[RECORDED INFORMATION]
==============================

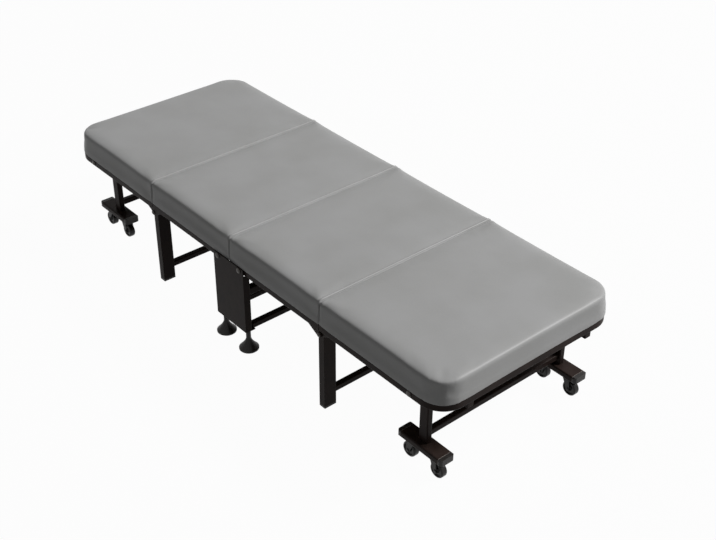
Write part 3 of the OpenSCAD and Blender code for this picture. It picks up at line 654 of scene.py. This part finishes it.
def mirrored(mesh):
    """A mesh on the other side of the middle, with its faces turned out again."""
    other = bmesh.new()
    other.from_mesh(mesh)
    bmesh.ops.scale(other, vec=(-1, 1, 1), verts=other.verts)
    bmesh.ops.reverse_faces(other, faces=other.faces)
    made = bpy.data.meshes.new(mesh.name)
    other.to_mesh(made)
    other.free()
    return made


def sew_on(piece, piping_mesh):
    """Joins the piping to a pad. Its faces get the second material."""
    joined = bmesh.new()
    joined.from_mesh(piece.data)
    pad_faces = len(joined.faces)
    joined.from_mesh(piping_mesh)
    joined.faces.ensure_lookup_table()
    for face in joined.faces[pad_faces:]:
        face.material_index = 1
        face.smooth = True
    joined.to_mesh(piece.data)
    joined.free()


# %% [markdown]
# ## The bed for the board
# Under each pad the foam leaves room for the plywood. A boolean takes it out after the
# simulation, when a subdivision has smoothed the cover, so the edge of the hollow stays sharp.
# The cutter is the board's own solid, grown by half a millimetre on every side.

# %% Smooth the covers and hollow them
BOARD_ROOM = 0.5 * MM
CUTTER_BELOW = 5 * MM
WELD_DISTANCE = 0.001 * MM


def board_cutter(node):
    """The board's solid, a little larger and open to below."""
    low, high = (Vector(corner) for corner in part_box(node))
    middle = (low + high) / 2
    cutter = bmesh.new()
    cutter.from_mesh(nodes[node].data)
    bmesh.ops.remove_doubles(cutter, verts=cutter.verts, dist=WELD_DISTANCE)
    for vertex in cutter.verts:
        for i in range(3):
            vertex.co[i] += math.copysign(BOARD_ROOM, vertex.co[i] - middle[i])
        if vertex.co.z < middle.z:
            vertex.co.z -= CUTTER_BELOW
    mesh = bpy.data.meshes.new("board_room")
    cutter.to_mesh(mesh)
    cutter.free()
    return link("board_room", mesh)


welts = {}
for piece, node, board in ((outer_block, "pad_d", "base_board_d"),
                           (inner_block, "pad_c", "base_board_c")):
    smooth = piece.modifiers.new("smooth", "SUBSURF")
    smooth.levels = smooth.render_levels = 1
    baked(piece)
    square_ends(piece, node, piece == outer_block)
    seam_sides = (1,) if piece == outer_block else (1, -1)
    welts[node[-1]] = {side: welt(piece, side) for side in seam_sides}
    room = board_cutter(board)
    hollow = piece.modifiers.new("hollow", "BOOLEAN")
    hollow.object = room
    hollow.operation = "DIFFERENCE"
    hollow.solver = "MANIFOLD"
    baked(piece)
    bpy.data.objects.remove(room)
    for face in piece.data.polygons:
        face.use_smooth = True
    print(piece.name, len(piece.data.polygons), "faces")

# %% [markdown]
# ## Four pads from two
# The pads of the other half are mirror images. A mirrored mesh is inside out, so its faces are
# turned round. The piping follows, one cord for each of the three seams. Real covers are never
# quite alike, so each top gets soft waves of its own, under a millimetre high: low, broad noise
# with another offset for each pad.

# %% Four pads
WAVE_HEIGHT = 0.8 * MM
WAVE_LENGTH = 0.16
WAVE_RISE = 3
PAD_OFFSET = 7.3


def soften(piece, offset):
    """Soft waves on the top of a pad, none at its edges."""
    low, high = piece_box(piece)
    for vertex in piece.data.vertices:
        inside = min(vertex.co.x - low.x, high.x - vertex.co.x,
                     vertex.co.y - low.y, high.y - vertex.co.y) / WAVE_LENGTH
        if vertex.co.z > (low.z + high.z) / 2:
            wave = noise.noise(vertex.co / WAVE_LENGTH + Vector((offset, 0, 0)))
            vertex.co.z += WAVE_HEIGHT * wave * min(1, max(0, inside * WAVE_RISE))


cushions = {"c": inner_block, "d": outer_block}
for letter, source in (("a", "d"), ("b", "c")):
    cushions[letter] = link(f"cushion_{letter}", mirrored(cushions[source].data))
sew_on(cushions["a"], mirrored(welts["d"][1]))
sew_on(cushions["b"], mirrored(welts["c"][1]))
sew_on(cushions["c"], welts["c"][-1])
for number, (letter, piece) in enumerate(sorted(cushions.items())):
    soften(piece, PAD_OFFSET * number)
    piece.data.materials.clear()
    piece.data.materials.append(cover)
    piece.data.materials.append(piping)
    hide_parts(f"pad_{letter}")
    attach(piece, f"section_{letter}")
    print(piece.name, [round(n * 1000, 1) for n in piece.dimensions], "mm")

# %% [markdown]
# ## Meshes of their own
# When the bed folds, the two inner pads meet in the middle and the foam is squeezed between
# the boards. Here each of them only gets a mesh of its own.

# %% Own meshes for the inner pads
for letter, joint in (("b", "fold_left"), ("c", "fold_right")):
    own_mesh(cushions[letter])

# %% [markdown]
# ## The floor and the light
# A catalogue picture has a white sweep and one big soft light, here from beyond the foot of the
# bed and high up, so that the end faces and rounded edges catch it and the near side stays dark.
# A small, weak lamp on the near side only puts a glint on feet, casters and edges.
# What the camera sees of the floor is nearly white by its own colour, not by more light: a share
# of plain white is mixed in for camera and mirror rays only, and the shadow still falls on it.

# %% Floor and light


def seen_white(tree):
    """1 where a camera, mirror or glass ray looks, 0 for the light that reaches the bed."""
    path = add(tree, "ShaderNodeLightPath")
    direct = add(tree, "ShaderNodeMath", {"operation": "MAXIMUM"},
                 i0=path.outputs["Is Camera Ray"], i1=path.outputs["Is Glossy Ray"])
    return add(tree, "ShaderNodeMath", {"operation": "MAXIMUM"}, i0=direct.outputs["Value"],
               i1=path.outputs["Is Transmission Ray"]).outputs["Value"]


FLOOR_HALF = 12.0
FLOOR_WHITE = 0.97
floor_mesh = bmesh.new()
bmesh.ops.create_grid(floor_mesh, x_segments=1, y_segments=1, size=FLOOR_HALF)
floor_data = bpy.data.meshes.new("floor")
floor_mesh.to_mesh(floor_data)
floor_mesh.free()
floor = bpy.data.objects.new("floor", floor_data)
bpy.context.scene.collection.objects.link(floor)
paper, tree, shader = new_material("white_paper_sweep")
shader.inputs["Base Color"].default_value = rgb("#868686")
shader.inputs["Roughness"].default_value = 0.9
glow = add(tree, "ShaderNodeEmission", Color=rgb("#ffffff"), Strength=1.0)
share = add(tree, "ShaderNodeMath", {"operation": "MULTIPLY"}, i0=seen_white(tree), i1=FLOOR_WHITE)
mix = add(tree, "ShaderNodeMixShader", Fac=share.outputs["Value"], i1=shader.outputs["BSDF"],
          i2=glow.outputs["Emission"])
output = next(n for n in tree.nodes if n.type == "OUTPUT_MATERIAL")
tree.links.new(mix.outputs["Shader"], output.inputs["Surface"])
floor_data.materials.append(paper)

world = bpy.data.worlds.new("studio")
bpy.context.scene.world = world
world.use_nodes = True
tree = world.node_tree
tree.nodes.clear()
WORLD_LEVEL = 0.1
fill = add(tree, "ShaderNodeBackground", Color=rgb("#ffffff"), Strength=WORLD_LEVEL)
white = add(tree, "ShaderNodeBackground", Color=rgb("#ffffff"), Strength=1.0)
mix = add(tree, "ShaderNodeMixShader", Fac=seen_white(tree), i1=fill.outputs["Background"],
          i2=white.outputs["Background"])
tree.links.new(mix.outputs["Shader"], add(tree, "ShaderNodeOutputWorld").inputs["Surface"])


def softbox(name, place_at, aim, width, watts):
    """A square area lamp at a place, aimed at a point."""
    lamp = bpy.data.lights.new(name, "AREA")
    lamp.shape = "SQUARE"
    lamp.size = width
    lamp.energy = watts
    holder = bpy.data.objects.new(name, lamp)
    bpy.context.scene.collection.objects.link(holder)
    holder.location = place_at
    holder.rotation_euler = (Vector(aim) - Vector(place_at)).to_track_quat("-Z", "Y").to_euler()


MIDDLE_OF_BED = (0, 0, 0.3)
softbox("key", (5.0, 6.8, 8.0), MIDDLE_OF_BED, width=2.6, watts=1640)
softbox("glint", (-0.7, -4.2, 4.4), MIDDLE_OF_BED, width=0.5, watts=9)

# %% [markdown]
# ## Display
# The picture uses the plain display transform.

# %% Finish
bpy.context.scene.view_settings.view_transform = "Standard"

==============================

[TASK REQUIREMENTS] Identify and copy the lines holding the word "scene".

[RESULT]
Write part 3 of the OpenSCAD and Blender code for this picture. It picks up at line 654 of scene.py. This part finishes it.
bpy.context.scene.collection.objects.link(floor)
bpy.context.scene.world = world
    bpy.context.scene.collection.objects.link(holder)
bpy.context.scene.view_settings.view_transform = "Standard"